Great thread. I have tons of Silky-isms…at least that’s what my friends (well, people that know me) call them.

“I’m so hungry I could eat the ass end out of a rag doll.”

“Aw, that bitch makes my clit itch…” (I know, kinda raw for IMHO, but anyway…)

“I wanna (insert instance of choice here) so bad I could shit purple monkeys.”

“Damn. Some people’s kids.”

“If you can “huh?”, you can HEAR.”

“Hooty by far…” or “Hoot-square”.

“I gotta shit like a crippled 'coon.” (That’s a Mr.Silky favorite)

“She/he looks like she/he’s been shot at and missed and shit at and hit.”
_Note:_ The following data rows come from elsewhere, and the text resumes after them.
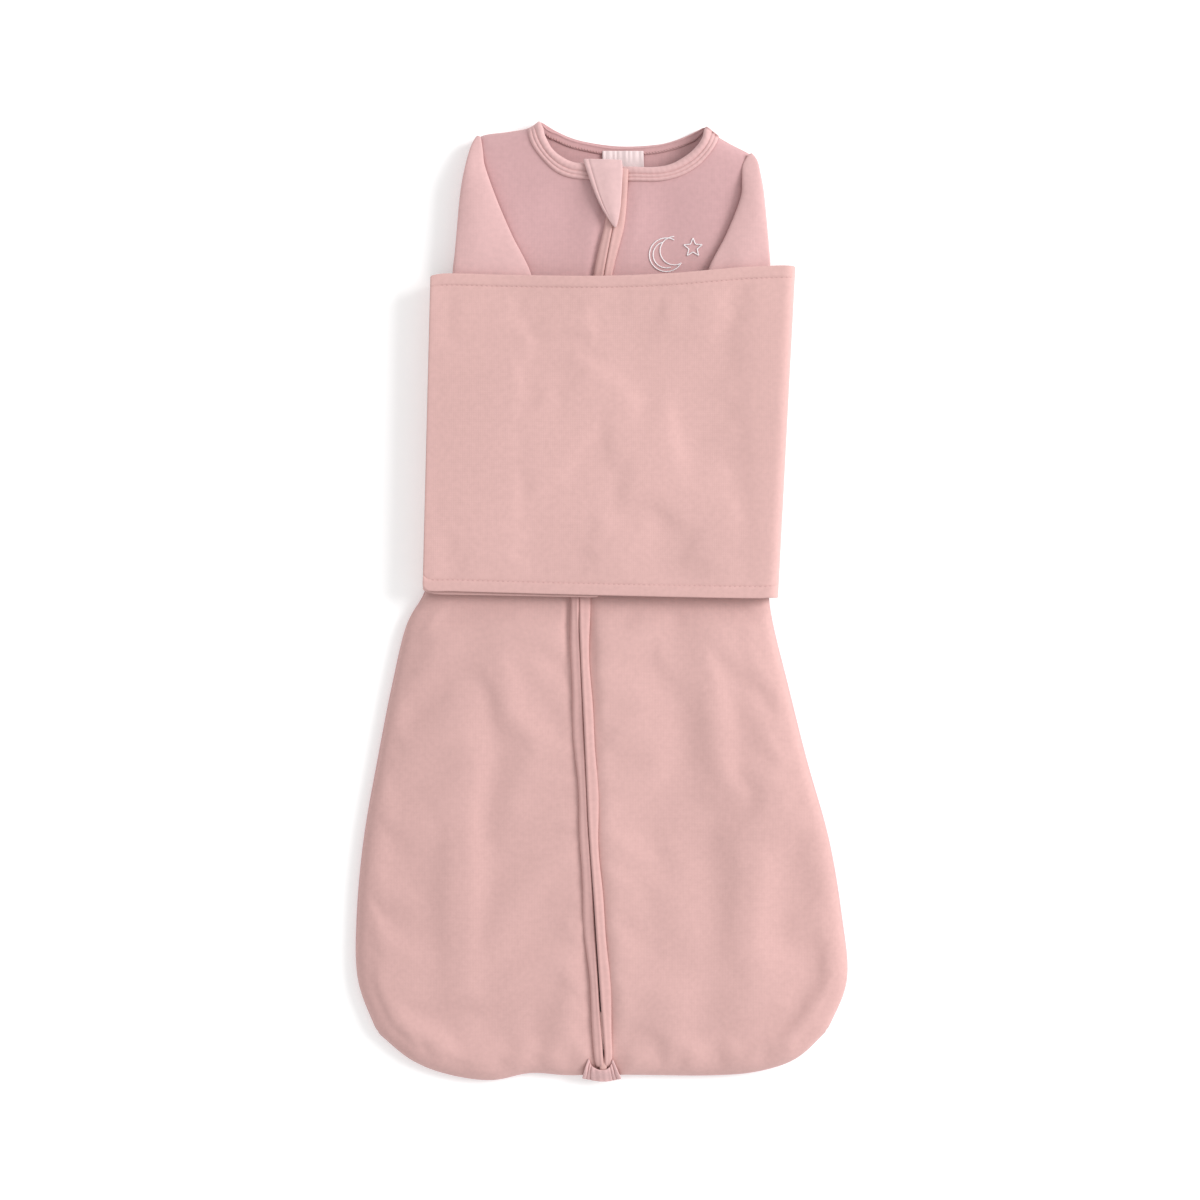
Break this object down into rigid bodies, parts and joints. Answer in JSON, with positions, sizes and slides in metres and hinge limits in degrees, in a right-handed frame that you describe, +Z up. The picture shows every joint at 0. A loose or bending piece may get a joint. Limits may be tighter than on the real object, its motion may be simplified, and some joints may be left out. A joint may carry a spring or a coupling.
{
  "type": "baby sleeping bag",
  "caption": "Infant sleeping bag with a zip front, sleeves and a wrap-around swaddle band, lying closed on its back.",
  "frame": {"origin": "on the supporting surface under the middle of the bag, which lies on its back", "axes": "+X to the wearer's left, +Y to the head, +Z up out of the front"},
  "size_m": [0.331, 0.65, 0.024],
  "materials": {
    "bag_fabric": "matte",
    "band_fabric": "matte",
    "sleeve_fabric": "matte",
    "binding_fabric": "matte",
    "label_fabric": "satin",
    "zip_tape": "matte",
    "zip_coil": "satin",
    "zip_metal": "gloss",
    "hook_tape": "matte",
    "loop_tape": "matte",
    "thread": "satin"
  },
  "bodies": {
    "bag": {"back_panel": "bag_fabric", "front_panel_left": "bag_fabric", "front_panel_right": "bag_fabric", "side_seam_left": "bag_fabric", "side_seam_right": "bag_fabric", "hem_seam": "bag_fabric", "shoulder_seam_left": "bag_fabric", "shoulder_seam_right": "bag_fabric", "sleeve_left": "sleeve_fabric", "sleeve_right": "sleeve_fabric", "cuff_left": "sleeve_fabric", "cuff_right": "sleeve_fabric", "neck_binding_left": "binding_fabric", "neck_binding_right": "binding_fabric", "neck_tape": "binding_fabric", "zip_tape_left": "zip_tape", "zip_tape_right": "zip_tape", "zip_coil_left": "zip_coil", "zip_coil_right": "zip_coil", "top_stops": "zip_metal", "bottom_stop": "zip_metal", "zip_lip_left": "bag_fabric", "zip_lip_right": "bag_fabric", "hem_tab": "bag_fabric", "chest_moon": "thread", "chest_star": "thread", "band_back": "band_fabric", "band_fold_left": "band_fabric", "band_fold_right": "band_fabric"},
    "outer_wing": {"outer_wing": "band_fabric", "hook_tape": "hook_tape"},
    "inner_wing": {"inner_wing": "band_fabric", "loop_tape": "loop_tape"},
    "garage_flap": {"garage_flap": "bag_fabric"},
    "neck_label": {"neck_label": "label_fabric"},
    "top_slider": {"top_slider": "zip_metal"},
    "top_pull": {"top_pull": "zip_metal"},
    "bottom_slider": {"bottom_slider": "zip_metal"},
    "bottom_pull": {"bottom_pull": "zip_metal"}
  },
  "joints": [
    {"name": "outer_wing_open", "type": "hinge", "parent": "bag", "child": "outer_wing", "pos_m": [0.1135, 0.002, 0.012], "axis": [0.0517, 0.9987, 0], "range_deg": [0, 180], "deforming": ["band_fold_left"]},
    {"name": "inner_wing_open", "type": "hinge", "parent": "bag", "child": "inner_wing", "pos_m": [-0.1155, 0.008, 0.01035], "axis": [-0.0264, -0.9997, 0], "range_deg": [0, 175], "deforming": ["band_fold_right"]},
    {"name": "garage_flap_lift", "type": "hinge", "parent": "bag", "child": "garage_flap", "pos_m": [0.0007, 0.295, 0.017], "axis": [-1, 0, 0], "range_deg": [0, 165]},
    {"name": "neck_label_lift", "type": "hinge", "parent": "bag", "child": "neck_label", "pos_m": [0.0135, 0.305, 0.0024], "axis": [-1, 0, 0], "range_deg": [0, 150]},
    {"name": "top_slider_run", "type": "hinge", "parent": "bag", "child": "top_slider", "pos_m": [2.03502, -0.04102, 0.0147], "axis": [0, 0, 1], "range_deg": [0, 9.38]},
    {"name": "top_pull_lift", "type": "hinge", "parent": "top_slider", "child": "top_pull", "pos_m": [0.00943, 0.2745, 0.0147], "axis": [-0.9881, 0.1539, 0], "range_deg": [0, 83]},
    {"name": "bottom_slider_run", "type": "hinge", "parent": "bag", "child": "bottom_slider", "pos_m": [2.03502, -0.04102, 0.0147], "axis": [0, 0, -1], "range_deg": [0, 5.01]},
    {"name": "bottom_pull_lift", "type": "hinge", "parent": "bottom_slider", "child": "bottom_pull", "pos_m": [0.00123, -0.2985, 0.0147], "axis": [0.9921, 0.1256, 0], "range_deg": [0, 150]}
  ],
  "couplings": [
    {"joint": "inner_wing_open", "follows": "outer_wing_open", "ratio": 0.97},
    {"joint": "top_slider_run", "follows": "outer_wing_open", "ratio": 0.052059},
    {"joint": "garage_flap_lift", "follows": "top_pull_lift", "ratio": 1.98}
  ]
}
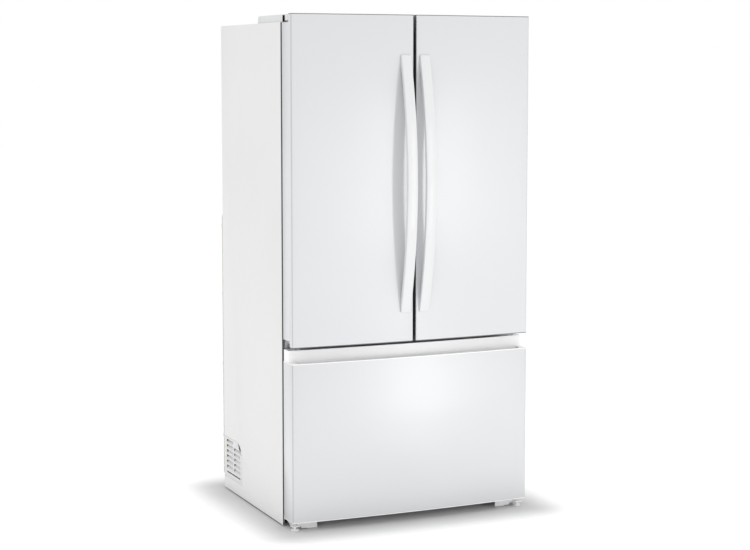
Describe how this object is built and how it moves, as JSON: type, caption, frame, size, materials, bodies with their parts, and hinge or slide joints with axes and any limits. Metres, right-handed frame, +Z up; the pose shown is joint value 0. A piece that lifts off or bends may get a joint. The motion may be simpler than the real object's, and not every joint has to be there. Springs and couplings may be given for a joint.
{
  "type": "french-door bottom-freezer refrigerator",
  "caption": "White French-door refrigerator with bowed vertical handles over a pull-out bottom freezer drawer with a recessed finger groove.",
  "frame": {"origin": "on the floor under the middle of the overall width and depth", "axes": "+X across the front towards the right-hand door, +Y from the doors to the back, +Z up"},
  "size_m": [0.905, 0.8154, 1.772],
  "materials": {
    "door_paint": "satin",
    "panel_paint": "fine textured",
    "frame_paint": "satin",
    "white_wire": "gloss",
    "galvanised": "spangled",
    "dark_steel": "satin",
    "bracket_paint": "satin",
    "foam": "cellular",
    "liner": "gloss",
    "trim": "satin",
    "cap_plastic": "satin",
    "band_plastic": "satin",
    "handle": "satin",
    "seal": "matt",
    "shelf_glass": "clear",
    "clear_plastic": "clear",
    "frosted_plastic": "frosted",
    "basket_plastic": "satin",
    "black_plastic": "satin",
    "copper": "drawn",
    "coil_aluminium": "mill",
    "tube_plastic": "translucent"
  },
  "bodies": {
    "cabinet": {"cabinet_shell": "panel_paint", "front_frame": "frame_paint", "rear_panel": "galvanised", "base_frame": "galvanised", "cabinet_foam": "foam", "fridge_liner": "liner", "freezer_liner": "liner", "door_hinges": "galvanised", "hinge_covers": "trim", "hinge_screws": "galvanised", "foot_brackets": "bracket_paint", "side_vents": "trim", "shelf_frames": "white_wire", "shelf_glass": "shelf_glass", "air_duct_cover": "liner", "control_panel": "trim", "lamp_lens": "frosted_plastic", "evaporator_cover": "liner", "evaporator_coil": "coil_aluminium", "compressor": "dark_steel", "condenser_coil": "copper", "condenser_fan_mount": "black_plastic", "machine_cover": "black_plastic", "water_valve": "trim", "water_tube": "tube_plastic", "rear_fittings": "trim", "freezer_rails": "galvanised", "ice_maker": "liner"},
    "left_door": {"door_left_skin": "door_paint", "door_left_foam": "foam", "door_left_caps": "cap_plastic", "door_left_liner": "liner", "door_left_gasket": "seal", "door_left_bins": "clear_plastic", "door_left_handle": "handle"},
    "right_door": {"door_right_skin": "door_paint", "door_right_foam": "foam", "door_right_caps": "cap_plastic", "door_right_liner": "liner", "door_right_gasket": "seal", "door_right_bins": "clear_plastic", "door_right_handle": "handle"},
    "mullion": {"flipper_mullion": "trim"},
    "drawer": {"drawer_skin": "door_paint", "drawer_foam": "foam", "drawer_pocket": "band_plastic", "drawer_liner": "liner", "drawer_gasket": "seal", "drawer_frame": "galvanised", "lower_basket": "basket_plastic"},
    "slide_members": {"rail_sliders": "galvanised"},
    "freezer_basket": {"upper_basket": "basket_plastic"},
    "crisper_left": {"left_crisper": "clear_plastic"},
    "crisper_right": {"right_crisper": "clear_plastic"},
    "rollers_front": {"front_rollers": "black_plastic"},
    "rollers_rear": {"rear_rollers": "black_plastic"},
    "foot_left": {"left_foot": "bracket_paint"},
    "foot_right": {"right_foot": "bracket_paint"},
    "fan_cold": {"evaporator_fan": "black_plastic"},
    "fan_hot": {"condenser_fan": "black_plastic"}
  },
  "joints": [
    {"name": "door_left_hinge", "type": "hinge", "parent": "cabinet", "child": "left_door", "pos_m": [-0.4325, -0.28476, 1.2], "axis": [0, 0, -1], "range_deg": [0, 125]},
    {"name": "door_right_hinge", "type": "hinge", "parent": "cabinet", "child": "right_door", "pos_m": [0.4325, -0.28476, 1.2], "axis": [0, 0, 1], "range_deg": [0, 125]},
    {"name": "drawer_slide", "type": "slide", "parent": "cabinet", "child": "drawer", "axis": [0, -1, 0], "range_m": [0, 0.38]},
    {"name": "fan_condenser", "type": "hinge", "parent": "cabinet", "child": "fan_hot", "pos_m": [0.07, 0.27024, 0.115], "axis": [1, 0, 0], "continuous": true},
    {"name": "fan_evaporator", "type": "hinge", "parent": "cabinet", "child": "fan_cold", "pos_m": [0, 0.27624, 0.533], "axis": [0, 1, 0], "continuous": true},
    {"name": "flipper_hinge", "type": "hinge", "parent": "left_door", "child": "mullion", "pos_m": [-0.021, -0.22116, 1.18], "axis": [0, 0, -1], "range_deg": [0, 85]},
    {"name": "foot_left_screw", "type": "slide", "parent": "cabinet", "child": "foot_left", "axis": [0, 0, 1], "range_m": [0, 0.009]},
    {"name": "foot_right_screw", "type": "slide", "parent": "cabinet", "child": "foot_right", "axis": [0, 0, 1], "range_m": [0, 0.009]},
    {"name": "roller_front_spin", "type": "hinge", "parent": "cabinet", "child": "rollers_front", "pos_m": [0, -0.17976, 0.022], "axis": [1, 0, 0], "continuous": true},
    {"name": "roller_rear_spin", "type": "hinge", "parent": "cabinet", "child": "rollers_rear", "pos_m": [0, 0.33024, 0.02], "axis": [1, 0, 0], "continuous": true},
    {"name": "travel_basket_upper", "type": "slide", "parent": "cabinet", "child": "freezer_basket", "axis": [0, -1, 0], "range_m": [0, 0.228]},
    {"name": "travel_crisper_left", "type": "slide", "parent": "cabinet", "child": "crisper_left", "axis": [0, -1, 0], "range_m": [0, 0.2184]},
    {"name": "travel_crisper_right", "type": "slide", "parent": "cabinet", "child": "crisper_right", "axis": [0, -1, 0], "range_m": [0, 0.2184]},
    {"name": "travel_slide_members", "type": "slide", "parent": "cabinet", "child": "slide_members", "axis": [0, -1, 0], "range_m": [0, 0.19]}
  ],
  "couplings": [
    {"joint": "travel_slide_members", "follows": "drawer_slide", "ratio": 0.5},
    {"joint": "travel_basket_upper", "follows": "drawer_slide", "ratio": 0.6},
    {"joint": "travel_crisper_left", "follows": "door_left_hinge", "m_per_rad": 0.1},
    {"joint": "travel_crisper_right", "follows": "door_right_hinge", "m_per_rad": 0.1}
  ]
}
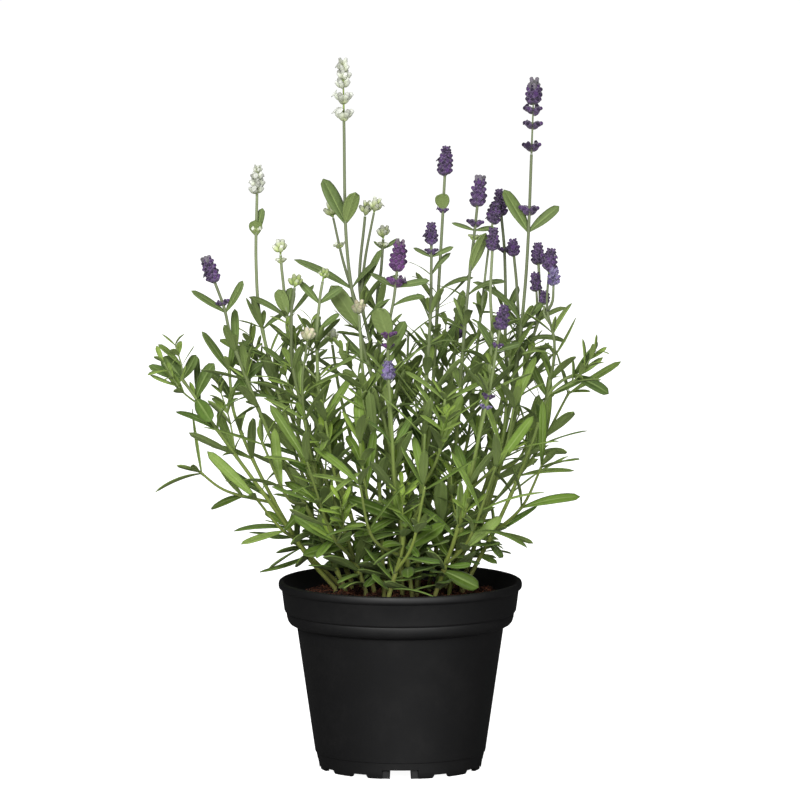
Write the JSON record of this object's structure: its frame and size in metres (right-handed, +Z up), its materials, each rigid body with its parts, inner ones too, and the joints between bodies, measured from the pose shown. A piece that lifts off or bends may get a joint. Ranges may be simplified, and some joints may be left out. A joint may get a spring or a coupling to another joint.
{
  "type": "potted lavender",
  "caption": "Young lavender plant with narrow grey-green leaves and upright white and purple flower heads, growing in soil in a round black moulded nursery pot with a footed base.",
  "frame": {"origin": "on the table under the middle of the whole plant's bounding box, which lies beside the pot's own axis", "axes": "+Z up along the stems, +X to the right and -Y towards the viewer of the picture"},
  "size_m": [0.2336, 0.1686, 0.3527],
  "materials": {
    "pot": "satin black moulded polypropylene",
    "soil": "rough dark red-brown fibrous coir",
    "leafy_stem": "matt grey-green leaf with a fine pale down",
    "purple_bloom": "matt dark violet with lilac-grey calyces",
    "white_bloom": "matt creamy white with green centres"
  },
  "bodies": {
    "root": {"pot": "pot", "soil": "soil", "stem_tall_white": "leafy_stem", "stem_twin_white": "leafy_stem", "stem_far_white": "leafy_stem", "stem_left_white": "leafy_stem", "stem_front_white": "leafy_stem", "stem_green_bud": "leafy_stem", "stem_faded_white": "leafy_stem", "stem_back_white": "leafy_stem", "stem_bright_purple": "leafy_stem", "stem_left_purple": "leafy_stem", "stem_tall_purple": "leafy_stem", "stem_slim_purple": "leafy_stem", "stem_spire_purple": "leafy_stem", "stem_dark_purple": "leafy_stem", "stem_mid_purple": "leafy_stem", "stem_short_purple": "leafy_stem", "stem_forked_purple": "leafy_stem", "stem_front_purple": "leafy_stem", "stem_centre_purple": "leafy_stem", "stem_low_purple": "leafy_stem", "stem_right_shoot": "leafy_stem", "stem_left_shoot": "leafy_stem", "stem_left_inner_shoot": "leafy_stem", "stem_rear_white": "leafy_stem", "stem_rear_purple": "leafy_stem", "stem_rear_shoot": "leafy_stem", "bloom_tall_white": "white_bloom", "bloom_white_behind": "white_bloom", "bloom_twin_white": "white_bloom", "bloom_twin_white_right": "white_bloom", "bloom_far_white": "white_bloom", "bloom_left_white": "white_bloom", "bloom_front_white": "white_bloom", "bloom_low_white": "white_bloom", "bloom_green_bud": "white_bloom", "bloom_faded_white": "white_bloom", "bloom_back_white": "white_bloom", "bloom_bright_purple": "purple_bloom", "bloom_left_purple": "purple_bloom", "bloom_tall_purple": "purple_bloom", "bloom_slim_purple": "purple_bloom", "bloom_spire_purple": "purple_bloom", "bloom_pale_purple": "purple_bloom", "bloom_dark_purple": "purple_bloom", "bloom_mid_purple": "purple_bloom", "bloom_short_purple": "purple_bloom", "bloom_forked_purple": "purple_bloom", "bloom_forked_purple_low": "purple_bloom", "bloom_front_purple": "purple_bloom", "bloom_centre_purple": "purple_bloom", "bloom_low_purple": "purple_bloom", "bloom_cluster_purple": "purple_bloom", "bloom_cluster_purple_right": "purple_bloom", "bloom_cluster_purple_low": "purple_bloom", "bloom_rear_white": "white_bloom", "bloom_rear_purple": "purple_bloom"}
  },
  "joints": []
}
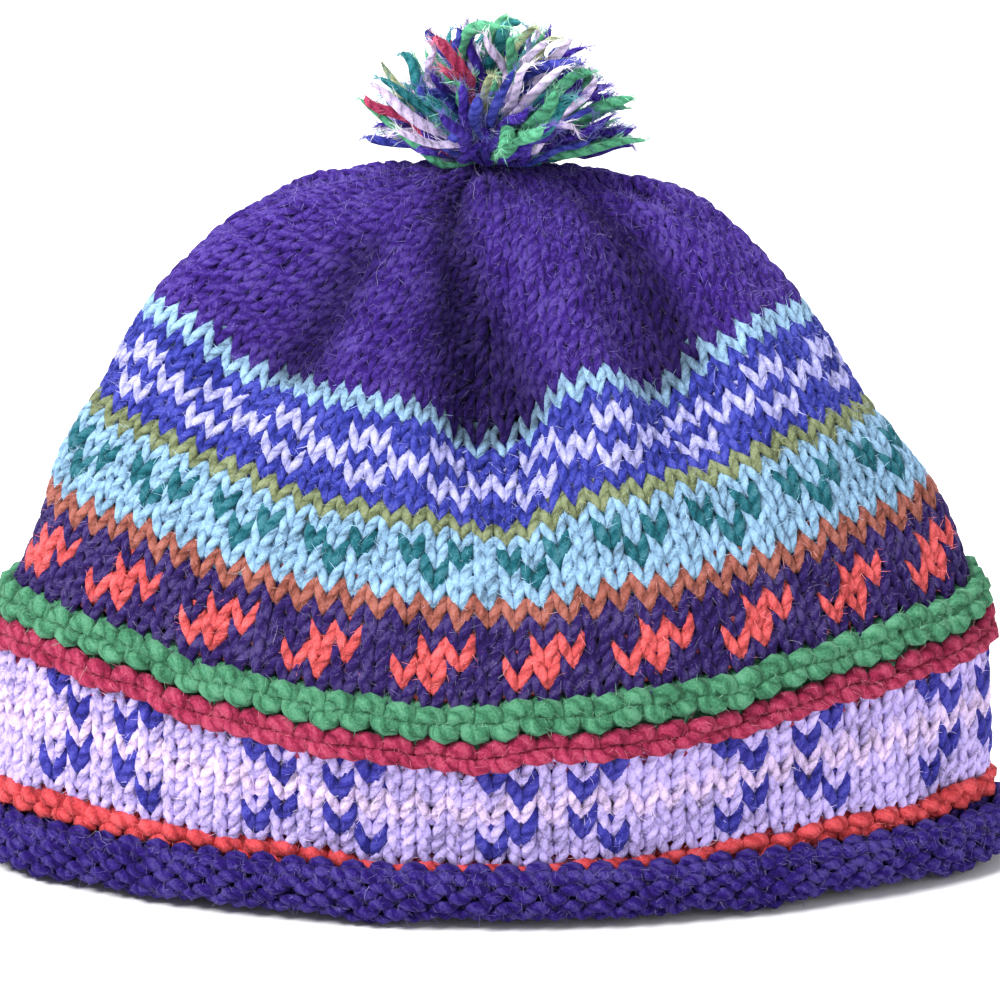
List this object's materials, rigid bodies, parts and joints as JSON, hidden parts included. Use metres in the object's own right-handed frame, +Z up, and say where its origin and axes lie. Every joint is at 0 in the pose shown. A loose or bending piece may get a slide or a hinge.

Nah, they’re not all original, by a long shot. But nobody I know knows that! :wink:

Speaking of Ralph Wiggum:
“My cat’s name is Mittens.”
“It tastes like…BURNING!”
“When I grow up, I’m going to bovine university!”
“That’s where I sawed a leprechaun. He told me to burn things.”

And of course, Ralph’s leprechaun:
“Aye, you’ve done a fine job, laddie. Now ya know what ya got to do…Burn the house down! BURN THEM ALL!”

“You’ll be so surprised, you’re eyebrows will re-define your hairline!”

I like also, “paying thru the nose”. Any idea of the origin?

Someone remind me to always preview my posts.

“You’ll be so surprised, your eyebrows will re-define your hairline!”

So-and-so “got beat with an ugly stick,” or “fell out of an Ugly Tree. (and hit every branch on the way down.)”

And as the all-knowing Ralph Wiggum so eloquently put it, “I bent my wookie.”